» Work instructions: Return, exactly as written, the run of lines that begins at the line containing "if empty is" and ends at the line containing "imported = [obj". Nothing outside that run belongs in the answer.

» Material:
## begin
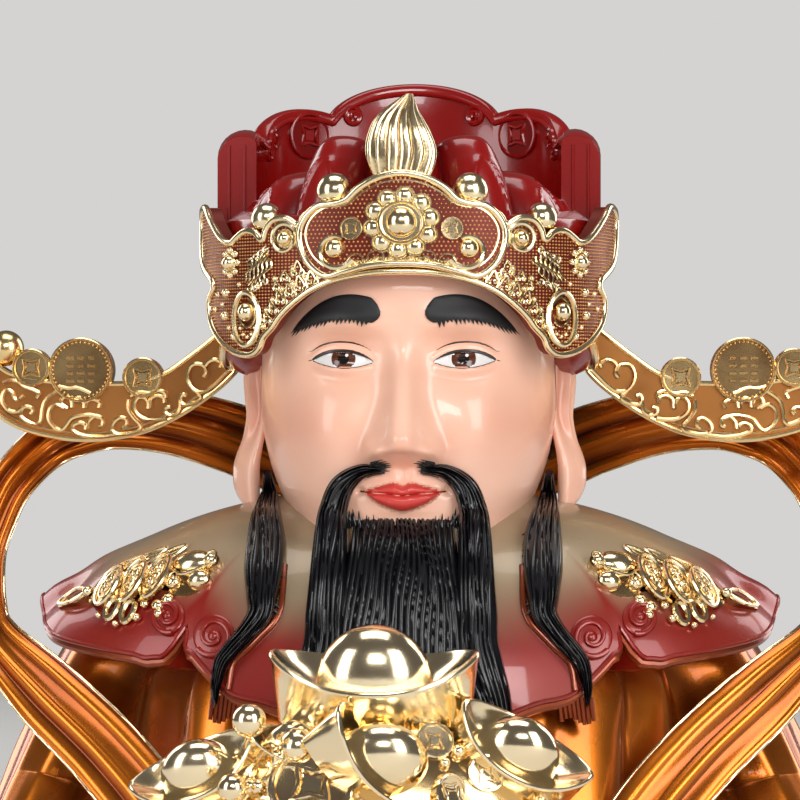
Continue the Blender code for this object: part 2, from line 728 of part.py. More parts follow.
def crown():
    """Crown plate over the forehead: a lobed middle panel on two winged side panels."""
    rosette = ((10.2, -2), (10.4, 1.8), (6.6, 3.4), (3.4, 7.0))
    parts = [
        slab("crown_sides", mirrored(CROWN_SIDE), crown_surface, CROWN_THICK, step=(16, 20)),
        slab("crown_middle", mirrored(CROWN_MIDDLE), crown_middle_surface, CROWN_THICK - 1, step=(14, 30)),
        button("rosette", crown_middle_surface(0, ROSETTE_Z, 0), (0, -1, 0), rosette, 22, scallop=0.14),
    ]
    for side in (-1, 1):
        for turn, z, radius, stretch in CROWN_BOSSES:
            a = math.radians(turn * side)
            out = (math.sin(a) / CROWN_HALF_WIDTH, -math.cos(a) / CROWN_HALF_DEPTH, 0)
            surface = crown_middle_surface if turn < MIDDLE_TURN else crown_surface
            dome = ((radius, -2), (radius, 0.7), (radius * 0.5, 2.6))
            parts.append(button("boss", surface(turn * side, z, 0), out, dome, 6, stretch=stretch))
    return parts


# Flame over the crown: height, half width, half depth, shift to the side, twist
FLAME_ROWS = (
    (246, 6.5, 5, 0, 0), (251, 9.6, 5.6, 0, 0), (256, 11.4, 6.2, -0.4, 5), (261, 11.4, 6.2, -0.8, 10),
    (265.5, 9.4, 5.6, -0.4, 16), (269.5, 6.6, 4.4, 0.8, 22), (273, 4, 3, 1.8, 28), (276.6, 1.2, 1.2, 2, 32),
)
FLAME_Y = -62.0
FLAME_FLUTE_DEPTH = 0.08
# Balls on the crown's upper edge: place to the side, to the back, height, radius
PEARLS = ((22.5, -58.5, 244.6, 6.1), (46.4, -44.5, 236.2, 5.3))


def flame():
    """Gilt flame with twisting flutes over the middle of the crown."""
    rings = []
    for z, wide, deep, shift, twist in FLAME_ROWS:
        ring = []
        for j in range(2 * FLAME_FLUTES):
            a = math.pi * j / FLAME_FLUTES
            flute = 1 + FLAME_FLUTE_DEPTH * math.cos(FLAME_FLUTES * a)
            turn = a + math.radians(twist)
            ring.append((shift + wide * flute * math.sin(turn), FLAME_Y - deep * flute * math.cos(turn), z))
        rings.append(ring)
    return loft("flame", rings)


def pearls():
    """Four gilt balls on the crown's upper edge."""
    return [ball("pearl", (side * x, y, z), radius) for side in (-1, 1) for x, y, z, radius in PEARLS]


def figure():
    parts = [collar(), hat_band(), cap(), cloud_plate(), flame()]
    for side in (-1, 1):
        parts += [ear(side), sleeve(side), fish(side)]
    parts += robe() + beard() + collar_scrolls() + crown() + pearls() + cloud_coins()
    body = joined("figure", head(), parts)
    cut_flat(body)
    tidy(body)
    paint(body, (0.62, 0.10, 0.05), 0.28, 0.25)
    return body


# Scarf

def scarf(body):
    """Flying ribbon behind the head, round both loops and down over the sleeves."""
    steps = 19
    half = spline(SCARF_PATH, steps)
    stations = [(-x, y, z, w) for x, y, z, w in reversed(half[1:])] + [tuple(h) for h in half]
    tree = BVHTree.FromObject(body, bpy.context.evaluated_depsgraph_get())
    around = ((-1, 0), (-0.62, -1.1), (-0.22, -0.3), (0.2, -1.3), (0.62, -0.5), (1, 0), (0, 0.8))
    rings = []
    for k, (x, y, z, width) in enumerate(stations):
        before = Vector(stations[max(k - 1, 0)][:3])
        after = Vector(stations[min(k + 1, len(stations) - 1)][:3])
        along = (after - before).normalized()
        across = Vector((0, 1, 0)).cross(along).normalized()
        ring = []
        for w, d in around:
            point = Vector((x, y, z)) + across * (w * width) + Vector((0, d * SCARF_THICK / 2, 0))
            ring.append(point)
        if y < 0:
            push = 0.0
            for point in ring:
                hit = tree.ray_cast(Vector((point.x, -200, point.z)) * MM, Vector((0, 1, 0)))[0]
                if hit is not None and abs(point.x) > 55:
                    push = max(push, point.y - (hit.y / MM - GAP - 0.8))
            ring = [point - Vector((0, push, 0)) for point in ring]
        rings.append(ring)
    ribbon = loft("scarf", rings)
    cut_flat(ribbon)
    tidy(ribbon)
    paint(ribbon, (0.75, 0.28, 0.05), 0.3, 0.5)
    return ribbon


# Hat wings

def hat_wing(side, name):
    """Bowed wing plugged into the side of the hat, with coins along its upper edge."""
    tip_x, tip_z = WING_TIP
    tip = []
    for turn in range(-60, 181, 48):
        a = math.radians(turn)
        tip.append((tip_x + WING_TIP_RADIUS * math.cos(a), tip_z + WING_TIP_RADIUS * math.sin(a)))
    outline = list(WING_LOWER) + tip + list(WING_UPPER)

    def surface(x, z, depth):
        inward = ease(100, 60, x) * 1.5
        return side * x, WING_Y - WING_THICK / 2 + depth - inward, z

    plate = slab("wing", outline, surface, WING_THICK, step=(22, 40))
    parts = []
    half = WING_THICK / 2
    for x, z, radius in WING_COINS:
        rim = ((radius, -half - 0.6), (radius, half + 1.2), (radius * 0.8, half + 0.6))
        parts.append(button("coin", (side * x, WING_Y, z), (0, -1, 0), rim, sides=10))
    x, z, radius = WING_PEARL
    parts.append(ball("wing_pearl", (side * x, WING_Y, z), radius))
    curl = ((6.8, -2), (6.8, half + 1), (2.5, half + 3))
    parts.append(button("wing_curl", (side * tip_x, WING_Y, tip_z), (0, -1, 0), curl, sides=9))
    wing = joined(name, plate, parts)
    tidy(wing)
    paint(wing, (0.78, 0.45, 0.12), 0.25, 0.9)
    return wing


# Heap of ingots

# Ingot, as shares of its length: half width, top of the dome, and for each ring the share of the
# half length, the share of the half width, the height, and the rise toward the two ends
INGOT_WIDE = 0.30
INGOT_DOME = 0.30
INGOT_ROWS = (
    (0.94, 0.62, -0.16, 0.0), (1.0, 1.0, 0.06, 0.11), (0.93, 0.90, 0.075, 0.10),
    (0.62, 0.72, 0.0, 0.02), (0.52, 0.62, 0.12, 0.0), (0.28, 0.34, 0.255, 0.0),
)
INGOT_SIDES = 12


def ingot(name, centre, length, yaw, pitch, roll):
    """Boat-shaped ingot: hull, raised ends, bowl and domed middle."""
    rings = []
    for long_share, wide_share, height, rise in INGOT_ROWS:
        ring = []
        for j in range(INGOT_SIDES):
            a = 2 * math.pi * j / INGOT_SIDES
            x = 0.5 * long_share * math.cos(a)
            y = INGOT_WIDE * wide_share * math.sin(a)
            ring.append((length * x, length * y, length * (height + rise * abs(math.cos(a)) ** 2.5)))
        rings.append(ring)
    thing = loft(name, rings)
    thing.data.vertices[-1].co.z = length * INGOT_DOME * MM
    turn = (Matrix.Rotation(math.radians(yaw), 4, "Z") @ Matrix.Rotation(math.radians(pitch), 4, "X")
            @ Matrix.Rotation(math.radians(roll), 4, "Y"))
    thing.data.transform(Matrix.Translation(Vector(centre) * MM) @ turn)
    return thing


# Ingots: middle, length, turn, tilt to the front, tilt to the side
INGOTS = (
    ((-6.7, -113, 83.7), 67, 0, 14, 0),
    ((-4.9, -127, 60.9), 53, 0, 42, 46),
    ((38.1, -116, 62.5), 48, -14, 32, 36),
    ((-61.5, -117, 56), 44, 14, 34, -30),
    ((-32.2, -117, 64.2), 34, 12, 30, 10),
    ((36, -124, 27), 50, -18, 42, 8),
    ((-24, -130, 28), 54, 6, 46, -6),
    ((-64, -112, 20), 44, 30, 38, 10),
)
# Coins of the heap: middle, radius, direction that they face
HEAP_COINS = (((-25, -133, 55), 14, (-0.15, -0.8, 0.6)), ((8, -139, 14), 9, (0.1, -1, 0.2)))
# Mound under them: height, half width, half depth, middle to the back
MOUND_ROWS = (
    (-4, 70, 29.6, -110), (20, 70, 29.6, -110), (42, 58, 25, -111), (60, 42, 19, -111), (72, 22, 13, -111),
)
MOUND_X = -7.0


def heap_coin(centre, radius, facing):
    return button("heap_coin", centre, facing, ((radius, -2), (radius, 1.6), (radius * 0.8, 0.9)), sides=12)


def ingot_heap():
    turns = [math.radians(a) for a in range(0, 360, 20)]
    rings = [[(MOUND_X + a * bent(math.sin(t), 2.5), y - b * bent(math.cos(t), 2.3), z) for t in turns]
             for z, a, b, y in MOUND_ROWS]
    mound = loft("mound", rings)
    parts = [ingot("ingot", *row) for row in INGOTS]
    parts += [heap_coin(*coin) for coin in HEAP_COINS]
    heap = joined("ingot_heap", mound, parts)
    cut_flat(heap)
    tidy(heap)
    paint(heap, (0.90, 0.72, 0.36), 0.15, 1.0)
    return heap


def main():
    for thing in list(bpy.data.objects):
        bpy.data.objects.remove(thing)
    body = figure()
    scarf(body)
    hat_wing(-1, "hat_wing_left")
    hat_wing(1, "hat_wing_right")
    ingot_heap()


main()
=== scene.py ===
"""Looks of a bust of a caishen, a god of wealth, in painted and gilded cast resin.

Lengths are in millimetres and angles in degrees until a mesh is made.
+Z is up, the figure faces -Y, and the origin is in the middle of the flat underside.
"""
import math
import random

import bmesh
import bpy
import numpy as np
from mathutils import Matrix, Vector
from mathutils.bvhtree import BVHTree
from mathutils.geometry import delaunay_2d_cdt


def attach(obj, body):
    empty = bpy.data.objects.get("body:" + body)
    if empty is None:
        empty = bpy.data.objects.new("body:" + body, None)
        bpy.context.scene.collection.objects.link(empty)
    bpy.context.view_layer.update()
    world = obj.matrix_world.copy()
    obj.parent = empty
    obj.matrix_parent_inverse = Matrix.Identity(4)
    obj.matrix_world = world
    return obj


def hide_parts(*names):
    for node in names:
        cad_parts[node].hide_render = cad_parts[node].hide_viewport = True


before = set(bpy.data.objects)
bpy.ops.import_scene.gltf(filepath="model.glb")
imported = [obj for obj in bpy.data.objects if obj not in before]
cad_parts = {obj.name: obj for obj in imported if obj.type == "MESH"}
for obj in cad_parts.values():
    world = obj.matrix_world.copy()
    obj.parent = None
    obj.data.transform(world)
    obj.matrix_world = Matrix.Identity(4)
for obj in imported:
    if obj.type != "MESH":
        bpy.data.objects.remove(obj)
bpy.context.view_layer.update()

MM = 0.001

# Head: height, half width, reach to the front and to the back of its axis
HEAD_AXIS_Y = -2.0
HEAD_RINGS = (
    (104, 20, 4, 32), (112, 25, 22, 36), (118, 29, 42, 39), (126, 35, 50, 42), (136, 41, 51.5, 44),
    (150, 47, 51.5, 47), (168, 51, 52, 50), (190, 51, 51.5, 51), (208, 50.5, 53.5, 50), (226, 47, 51, 47),
)
HEAD_POWER = 2.25
EYE_X = 20.5
EYE_Z = 188.0
EYE_HALF_WIDTH = 10.5
NOSE_PROFILE = (
    (150, 0), (153, 1), (155, 6), (157.5, 13), (161, 15.5), (166, 13.5), (174, 9), (184, 5), (192, 2), (199, 0),
)
MOUTH_Z = 143.5
LIP_HALF_WIDTH = 14.0

# Shoulders: the dome that the cloud collar lies on
SHOULDER_HALF_WIDTH = 150.0
SHOULDER_DEPTH = 75.6
SHOULDER_FOOT_Z = 40.0
SHOULDER_RISE = 105.0
SHOULDER_POWER = 2.2
COLLAR_THICK = 3.5
COLLAR_EDGE = (
    (0, 80.5), (10, 75.5), (16, 72.3), (21.5, 70.4), (25, 67), (29, 63), (31, 61), (32, 57), (33, 61.5), (36, 64),
    (40, 63.5), (50, 62.3), (64, 60.5), (80, 57), (90, 55.5),
)
# Curled ends of the collar's lobes, from the front: place to the side, height, radius, start, way of winding
COLLAR_SCROLLS = ((79, 102.3, 5.6, 200, -1), (62.8, 96.2, 6.8, 130, 1))
COLLAR_TIP_OUT = -2.4
COLLAR_TIP_UP = 4.5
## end
» Output below:
    if empty is None:
        empty = bpy.data.objects.new("body:" + body, None)
        bpy.context.scene.collection.objects.link(empty)
    bpy.context.view_layer.update()
    world = obj.matrix_world.copy()
    obj.parent = empty
    obj.matrix_parent_inverse = Matrix.Identity(4)
    obj.matrix_world = world
    return obj


def hide_parts(*names):
    for node in names:
        cad_parts[node].hide_render = cad_parts[node].hide_viewport = True


before = set(bpy.data.objects)
bpy.ops.import_scene.gltf(filepath="model.glb")
imported = [obj for obj in bpy.data.objects if obj not in before]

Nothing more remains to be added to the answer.